Do this: Repeat exactly the lines from the start of the material below up to and including the "scales behind them." line.

--- Begin Information provided ---

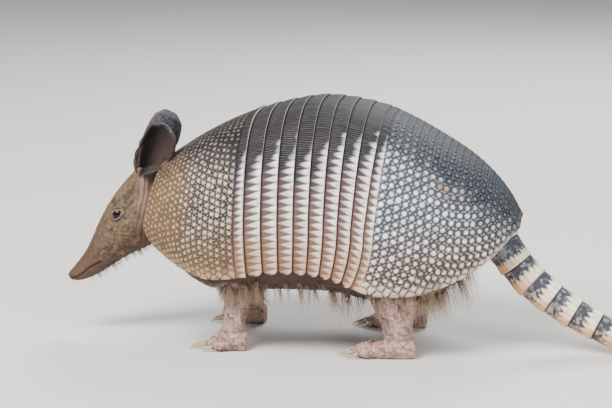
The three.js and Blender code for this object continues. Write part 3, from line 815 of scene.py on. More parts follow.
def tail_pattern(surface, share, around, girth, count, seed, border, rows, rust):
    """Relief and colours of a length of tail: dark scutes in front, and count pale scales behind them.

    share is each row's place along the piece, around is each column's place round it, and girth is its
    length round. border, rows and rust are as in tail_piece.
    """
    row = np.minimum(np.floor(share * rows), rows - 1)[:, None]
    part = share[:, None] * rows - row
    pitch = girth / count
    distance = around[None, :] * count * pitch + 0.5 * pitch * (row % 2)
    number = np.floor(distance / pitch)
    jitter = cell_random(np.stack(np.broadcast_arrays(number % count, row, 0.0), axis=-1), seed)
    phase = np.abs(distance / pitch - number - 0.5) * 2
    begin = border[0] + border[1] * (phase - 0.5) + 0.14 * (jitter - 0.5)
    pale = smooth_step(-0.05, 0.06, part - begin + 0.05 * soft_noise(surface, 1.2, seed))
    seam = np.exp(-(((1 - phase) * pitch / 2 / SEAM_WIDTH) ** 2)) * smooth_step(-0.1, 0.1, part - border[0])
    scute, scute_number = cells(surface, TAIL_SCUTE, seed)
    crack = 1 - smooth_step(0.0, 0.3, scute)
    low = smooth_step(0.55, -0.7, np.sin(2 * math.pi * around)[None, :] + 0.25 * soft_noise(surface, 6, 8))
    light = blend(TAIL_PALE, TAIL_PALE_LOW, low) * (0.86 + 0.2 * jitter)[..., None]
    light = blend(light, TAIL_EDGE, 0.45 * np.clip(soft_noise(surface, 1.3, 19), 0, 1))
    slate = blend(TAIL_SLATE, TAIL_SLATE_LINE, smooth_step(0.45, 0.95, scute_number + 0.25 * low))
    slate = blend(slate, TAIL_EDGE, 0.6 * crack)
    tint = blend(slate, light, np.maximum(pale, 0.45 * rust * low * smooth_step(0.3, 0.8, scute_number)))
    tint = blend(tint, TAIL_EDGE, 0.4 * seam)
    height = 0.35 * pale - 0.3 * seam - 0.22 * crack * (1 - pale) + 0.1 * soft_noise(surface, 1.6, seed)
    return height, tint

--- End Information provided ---

Reply:
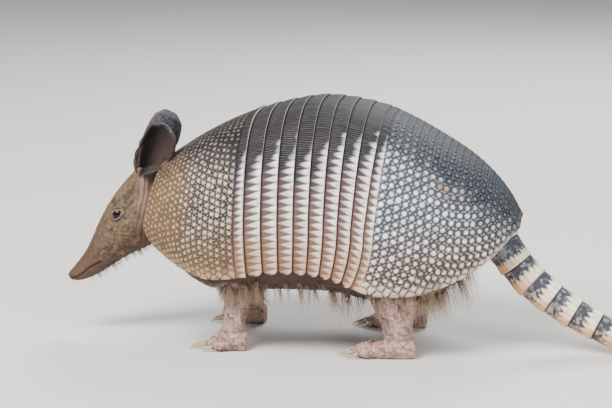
The three.js and Blender code for this object continues. Write part 3, from line 815 of scene.py on. More parts follow.
def tail_pattern(surface, share, around, girth, count, seed, border, rows, rust):
    """Relief and colours of a length of tail: dark scutes in front, and count pale scales behind them.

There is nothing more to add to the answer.